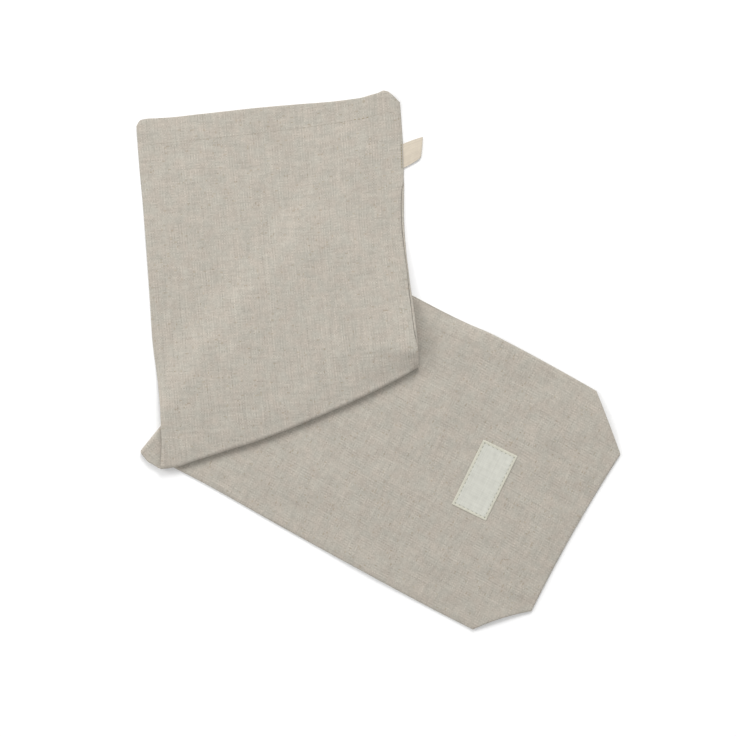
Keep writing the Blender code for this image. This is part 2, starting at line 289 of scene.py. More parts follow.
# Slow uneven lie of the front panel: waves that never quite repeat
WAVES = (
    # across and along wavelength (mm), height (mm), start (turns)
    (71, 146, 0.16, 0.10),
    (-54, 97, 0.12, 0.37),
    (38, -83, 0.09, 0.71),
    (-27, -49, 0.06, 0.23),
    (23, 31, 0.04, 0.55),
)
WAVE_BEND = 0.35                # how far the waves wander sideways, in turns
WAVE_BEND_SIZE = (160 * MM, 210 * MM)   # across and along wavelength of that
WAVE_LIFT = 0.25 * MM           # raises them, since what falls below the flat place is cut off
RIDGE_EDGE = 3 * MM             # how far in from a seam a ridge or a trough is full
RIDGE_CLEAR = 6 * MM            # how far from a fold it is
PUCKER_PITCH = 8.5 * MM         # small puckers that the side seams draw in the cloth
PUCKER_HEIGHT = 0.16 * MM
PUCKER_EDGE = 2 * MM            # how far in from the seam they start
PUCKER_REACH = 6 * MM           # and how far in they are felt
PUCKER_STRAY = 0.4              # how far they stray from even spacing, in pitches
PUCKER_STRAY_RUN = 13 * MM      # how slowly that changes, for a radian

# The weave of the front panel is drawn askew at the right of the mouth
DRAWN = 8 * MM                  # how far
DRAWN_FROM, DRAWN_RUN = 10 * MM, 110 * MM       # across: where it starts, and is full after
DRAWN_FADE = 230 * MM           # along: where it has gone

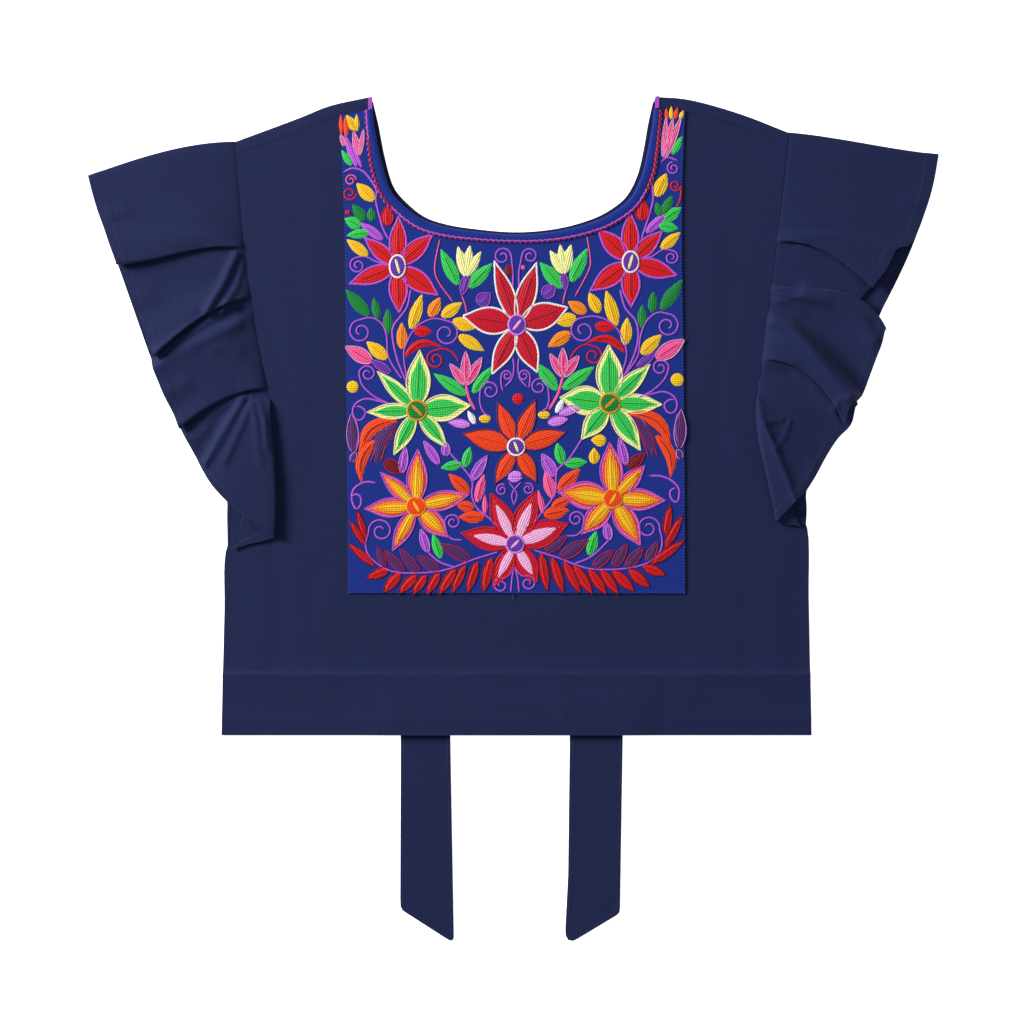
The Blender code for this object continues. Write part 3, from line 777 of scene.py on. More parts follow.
----
#### TO BE DONE:
In the listing above, find each line with the word "Blender" and copy it.

#### CORRECT RESPONSE:
Keep writing the Blender code for this image. This is part 2, starting at line 289 of scene.py. More parts follow.
The Blender code for this object continues. Write part 3, from line 777 of scene.py on. More parts follow.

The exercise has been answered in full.